I have a daycare now, and it certainly helps to be able to love on my daycare children on a daily basis, even though it is very much not the same. I am thankful to be home and to be with my kids, but I HATE being regulated by the state.  How funny it is that I long to be a stay a home mom, and the moms of the children that I care for long for high positions on their career scales. I never wanted a career. I watch the Desperate Housewives and I long to live like those ladies. To spend my days keeping house, decorating, baking and visiting husbands  at work and going to have lunch with kids in schools. To be able to be a part of the Tuesday morning bible studies or put the kids in summer programs. Freedom calls to me, and it hurts to not be able to answer it's call. I feel so strongly that I was put on this Earth to help people, to love on others, but I find it so hard to do because I have to chase the dollar bill so much in order to move forward. I KNOW that God has more in store for me, and I am excited to find it. Babies are only the beginning :)

Tuesday, March 1, 2011

A Song That Makes Me Cry

Butterfly Kisses

This song makes me think of my dad. We danced to it at my wedding. While growing up, my dad was always different. I remember in the fourth grade, we were given an assignment to assign our family colors, as if we were a box of crayons.. I was purple, because it was my favorite color at the time. My mom was yellow, because she was the sunshine to me. My brother was brown, because he loved to play outside, and my dad was black, because he was always so angry. How sad that, as a 10 year old, you see your father as an angry person.
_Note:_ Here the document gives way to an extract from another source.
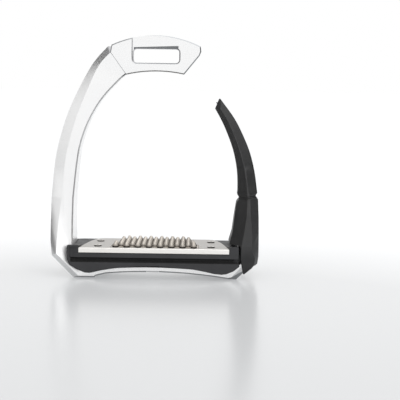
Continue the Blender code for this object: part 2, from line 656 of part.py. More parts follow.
def make_hinge(hub):
    """Hinge pin, its lock screw, the two bushes in the frame, the return spring and the core screws."""
    px, pz = PIVOT
    pin = turned(
        "hinge_pin",
        [(0.0, 17.0), (1.2, 17.0), (1.2, 23.5), (PIN, 23.5), (PIN, -23.6), (0.0, -23.6)],
        (px, 0.0, pz),
        axis="Y",
    )
    finish(pin, "screw_steel")
    attach(pin, hub)
    lock = turned(
        "hinge_pin_screw",
        [(0.0, 24.9), (2.9, 24.9), (2.9, 24.0), (0.95, 24.0), (0.95, 17.6), (0.0, 17.6)],
        (px, 0.0, pz),
        axis="Y",
    )
    finish(lock, "screw_steel")
    attach(lock, hub)
    for name, side in (("front", -1), ("rear", 1)):
        inner = SPRING_HALF - 0.9
        sleeve = [(PIN + FIT, 21.7), (BUSH, 21.7), (BUSH, SPRING_HALF - 0.1), (4.3, SPRING_HALF - 0.1)]
        sleeve += [(4.3, inner), (PIN + FIT, inner)]
        profile = sleeve if side > 0 else [(radius, -along) for radius, along in reversed(sleeve)]
        bush = turned(f"hinge_bush_{name}", profile, (px, 0.0, pz), axis="Y")
        finish(bush, "brass")
    for name, z, seat in (("lower", 36.0, 75.5), ("upper", 72.0, 73.7)):
        screw = rod(f"core_screw_{name}", (68.6, 0.0, z), (seat, 0.0, z), 1.2)
        ends = (seat - 0.1, 0.0, z), (seat + 1.3, 0.0, z)
        boolean(screw, rod(f"core_screw_{name}_head", *ends, 2.4, as_cutter=True), "UNION")
        finish(screw, "screw_steel")
        attach(screw, hub)
    make_return_spring(hub)


def make_return_spring(hub):
    """The torsion spring round the pin, with a short leg at each end."""
    px, pz = PIVOT
    half = SPRING_HALF - 1.6
    turns = SPRING_TURNS + 0.5
    steps = int(turns * 12)
    points = []
    for i in range(steps + 1):
        angle = 2 * math.pi * turns * i / steps
        y = -half + 2 * half * i / steps
        points.append((px + SPRING_MEAN * math.cos(angle), y, pz + SPRING_MEAN * math.sin(angle)))
    first = points[0]
    last = points[-1]
    points.insert(0, (first[0], first[1], first[2] - SPRING_LEG))
    points.append((last[0], last[1], last[2] - SPRING_LEG))
    curve = bpy.data.curves.new("return_spring", "CURVE")
    curve.dimensions = "3D"
    curve.bevel_depth = SPRING_WIRE * MM
    curve.bevel_resolution = 1
    curve.use_fill_caps = True
    spline = curve.splines.new("POLY")
    spline.points.add(len(points) - 1)
    for target, point in zip(spline.points, points):
        target.co = (*(Vector(point) * MM), 1.0)
    spring = curve_to_mesh("return_spring", curve, Matrix.Identity(4))
    finish(spring, "spring_steel")
    attach(spring, hub)


def attach(obj, hub):
    """Hang a piece on the hinge's empty without moving it."""
    obj.parent = hub
    obj.matrix_parent_inverse = hub.matrix_world.inverted()


def make_hub():
    """The empty on the hinge axis that the release arm turns with."""
    hub = bpy.data.objects.new("arm_hinge", None)
    hub.location = (PIVOT[0] * MM, 0.0, PIVOT[1] * MM)
    PARTS.objects.link(hub)
    bpy.context.view_layer.update()
    return hub


def shade_round():
    """Shade faces smooth, with sharp edges where they meet at more than 30 degrees."""
    for obj in PARTS.objects:
        if obj.type == "MESH":
            obj.data.shade_smooth()
            obj.data.set_sharp_from_angle(angle=math.radians(30.0))


make_frame()
make_tread_body()
make_tread_plate()
make_grip_insert()
make_tread_fasteners()
make_stop_bumper()
arm_hub = make_hub()
make_arm_lower_shell(arm_hub)
make_arm_upper_shell(arm_hub)
make_arm_core(arm_hub)
make_hinge(arm_hub)
shade_round()
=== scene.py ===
"""Looks of an open-sided safety stirrup iron: satin frame, moulded tread, studded plate and release arm.

Every length is in metres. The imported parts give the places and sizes; this script rounds their edges and
dresses each piece in its own finish.
"""

import logging
import math
from collections.abc import Callable, Iterable
from dataclasses import dataclass, field
from enum import Enum

import bmesh
import bpy
from mathutils import Matrix, Vector

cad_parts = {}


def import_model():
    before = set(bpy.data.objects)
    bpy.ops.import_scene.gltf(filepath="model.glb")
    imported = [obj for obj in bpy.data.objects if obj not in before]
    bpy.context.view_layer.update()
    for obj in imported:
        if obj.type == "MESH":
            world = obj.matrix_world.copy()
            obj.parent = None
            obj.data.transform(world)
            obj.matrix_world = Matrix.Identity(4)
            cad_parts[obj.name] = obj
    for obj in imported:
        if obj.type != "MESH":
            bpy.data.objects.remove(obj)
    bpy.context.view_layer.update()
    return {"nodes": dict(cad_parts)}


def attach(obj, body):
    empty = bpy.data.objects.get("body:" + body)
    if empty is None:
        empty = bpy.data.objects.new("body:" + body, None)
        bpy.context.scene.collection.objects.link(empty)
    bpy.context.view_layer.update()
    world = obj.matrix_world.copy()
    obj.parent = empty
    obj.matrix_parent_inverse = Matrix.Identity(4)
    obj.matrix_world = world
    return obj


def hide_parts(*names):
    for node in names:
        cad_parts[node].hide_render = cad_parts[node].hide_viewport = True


LOG = logging.getLogger("stirrup")
MM = 0.001
EDGE_ANGLE = math.radians(28.0)
FLAT_ANGLE = math.radians(0.5)
WELD_DISTANCE = 0.01 * MM

Socket = bpy.types.NodeSocket
Colour = tuple[float, float, float]
Point = tuple[float, float, float]
FaceRule = Callable[[Vector, Vector], bool]


class Slot(Enum):
    """Material slots of the record."""

    ALUMINIUM = "aluminium"
    PLATE = "plate_steel"
    GRIP = "grip_steel"
    BODY = "black_polymer"
    ARM = "arm_polymer"
    SCREW = "screw_steel"
    BRASS = "brass"
    SPRING = "spring_steel"
    RUBBER = "rubber"


class Body(Enum):
    """The two bodies that the hinge joins."""

    FRAME = "frame"
    ARM = "arm"


# --- node graphs ----------------------------------------------------------------------------------------


class Graph:
    """A material's node graph, built one named step at a time."""

    def __init__(self, name: str) -> None:
        """Start a material that holds only its shader and output."""
        self.material = bpy.data.materials.new(name)
        self.material.use_nodes = True
        self.nodes = self.material.node_tree.nodes
        self.links = self.material.node_tree.links
        self.shader = self.nodes["Principled BSDF"]
        self.place = self.nodes.new("ShaderNodeTexCoord").outputs["Object"]

    def set(self, **values: object) -> None:
        """Set the shader's own sockets; a name's underscores stand for spaces."""
        for name, value in values.items():
            self.shader.inputs[name.replace("_", " ")].default_value = value

    def stretched(self, scale: Point) -> Socket:
        """Scale the place by a different factor along each axis."""
        node = self.nodes.new("ShaderNodeMapping")
        node.inputs["Scale"].default_value = scale
        self.links.new(self.place, node.inputs["Vector"])
        return node.outputs["Vector"]

    def noise(self, scale: float, detail: float = 2.0, at: Socket | None = None) -> Socket:
        """Smooth noise.

        Args:
            scale: Waves per metre.
            detail: Octaves of finer noise.
            at: Place to read, or None for the piece's own place.

        Returns:
            The noise, from 0 to 1.
        """
        node = self.nodes.new("ShaderNodeTexNoise")
        node.inputs["Scale"].default_value = scale
        node.inputs["Detail"].default_value = detail
        self.links.new(at or self.place, node.inputs["Vector"])
        return node.outputs["Fac"]

    def pits(self, scale: float) -> Socket:
        """Distance to the nearest of many scattered points, for grained plastic and blasted metal."""
        node = self.nodes.new("ShaderNodeTexVoronoi")
        node.inputs["Scale"].default_value = scale
        self.links.new(self.place, node.inputs["Vector"])
        return node.outputs["Distance"]

    def ramp(self, value: Socket, low: float, high: float, start: float = 0.3, end: float = 0.7) -> Socket:
        """Map a value between start and end onto low to high.

        Args:
            value: The value to map.
            low: Result at or below start.
            high: Result at or above end.
            start: Where the change begins.
            end: Where it is complete.

        Returns:
            The mapped value.
        """
        node = self.nodes.new("ShaderNodeMapRange")
        node.inputs["From Min"].default_value = start
        node.inputs["From Max"].default_value = end
        node.inputs["To Min"].default_value = low
        node.inputs["To Max"].default_value = high
        self.links.new(value, node.inputs["Value"])
        return node.outputs["Result"]

    def blend(self, factor: Socket, first: Colour, second: Colour) -> Socket:
        """Mix two colours by a factor."""
        node = self.nodes.new("ShaderNodeMix")
        node.data_type = "RGBA"
        node.inputs["A"].default_value = (*first, 1.0)
        node.inputs["B"].default_value = (*second, 1.0)
        self.links.new(factor, node.inputs["Factor"])
        return node.outputs["Result"]

    def along(self, axis: str) -> Socket:
        """The place along one axis, "X", "Y" or "Z" (the height above the ground)."""
        node = self.nodes.new("ShaderNodeSeparateXYZ")
        self.links.new(self.place, node.inputs["Vector"])
        return node.outputs[axis]

    def distance(self) -> Socket:
        """The distance from the piece's own origin."""
        node = self.nodes.new("ShaderNodeVectorMath")
        node.operation = "LENGTH"
        self.links.new(self.place, node.inputs[0])
        return node.outputs["Value"]

    def larger(self, first: Socket, second: Socket) -> Socket:
        """The larger of two values."""
        node = self.nodes.new("ShaderNodeMath")
        node.operation = "MAXIMUM"
        self.links.new(first, node.inputs[0])
        self.links.new(second, node.inputs[1])
        return node.outputs["Value"]

    def feed(self, name: str, value: Socket) -> None:
        """Drive one of the shader's sockets."""
        self.links.new(value, self.shader.inputs[name])

    def bump(self, value: Socket, depth: float, strength: float = 1.0) -> None:
        """Raise the surface by a value.

        Args:
            value: Height, from 0 to 1.
            depth: Height in metres at 1.
            strength: How much of the bump shows.
        """
        node = self.nodes.new("ShaderNodeBump")
        node.inputs["Distance"].default_value = depth
        node.inputs["Strength"].default_value = strength
        self.links.new(value, node.inputs["Height"])
        self.links.new(node.outputs["Normal"], self.shader.inputs["Normal"])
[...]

I also remember at about 12 ( I know I was in middle school at the time) we went out to dinner as a family. We usually went out for dinner on Sunday afternoons, and most often went to a small restaurant in Anoka called Bob's Country Inn. I don't know what I  had ordered, but my brother ordered a steak that came with a mushroom sauce. My brother hated mushrooms, and asked to have the steak without the mushrooms. My father told the waitress, "No, make it with the mushrooms, I will eat them" My brother said no, he didn't like the flavoring that it gave the steak. My father fumed about how no one was listening to him, and then said that he would rather eat his dinner without us and stormed out. Looking out the window, we saw him pull away. I remember our food coming, and us just sitting there looking at it. I also remember turning to my mom and telling her that one of our families apartment complexes were nearby, and maybe the manager could give us a ride home. We asked for take home boxes and packed up our food, and then walked to the apartment where the manager gave us a ride home.

I remember Saturday mornings when my dad would come and lay on my bedroom floor and talk at the top of his lungs got up, no matter how late I was up the night before. Or sleepovers with my girlfriends where he just couldn't leave us alone. Or how he would threaten and bully me to get me to comply with what he wants. Even as an adult, he will still call me, state what he wants, and tell me what he will do to me if I don't comply.

How sad he is. How sad that he can't understand why he is all alone now......how sad that he treats everyone in his life this way. How sad that I hear the song "Butterfly Kisses" and cry, not because of the relationship that I had with my father, but because of the relationship we didn't have.

Friday, February 25, 2011

Things that make me happy

As I was venting to a friend this morning about some frustrations, she suggested that I try to focus on things that bring joy to my life. Here is a list of things that make me happy. I am sure that there are MANY more things then I will get down here, but this is what I have so far.

When my husband told me that I looked beautiful
Quinn
Chloe
feeling carefree
having a clean house
filling up the dumpster
going for walks
craft shows
Sitting in the sunshine
posting pictures of completed crochet projects
Desperate Housewives
Being told that dinner was good
Talking to Gena
Losing weight
Dancing to loud music
Splashing in puddles
Taking long hot showers
Fresh air coming in the windows
Thinking about going to Disney World with the family
Watching Chloe dance
Seeing Quinn score a goal
Glee
Randomly breaking out in song
Movie theater popcorn
Chipotle
snuggling a baby
when the children tell me that they love me
The smile on Quinn's face when I took him mini-golfing
When the leaves change colors
Envisioning freedom
Helping others

Tuesday, February 22, 2011

Starting a Blog

I have never EVER blogged before. I have never even wanted to blog, and I am not quite sure that I know HOW to blog. BUT I just spent the last two hours (which I didn't really have to spend) reading through the blog of someone that I barely know, and it fascinated me. Not only do I now feel like I know her so much better, I also feel like it's not fair that she doesn't have that chance to know me as well. But in her blog, she talked about her child, her relationships, things that she is thankful for, things that she thinks about and changes in her life. She struggles with her self image and her body image, and has found an outlet to deal with it, and a way for others to hear her and support her. I love this idea and hope I can do it!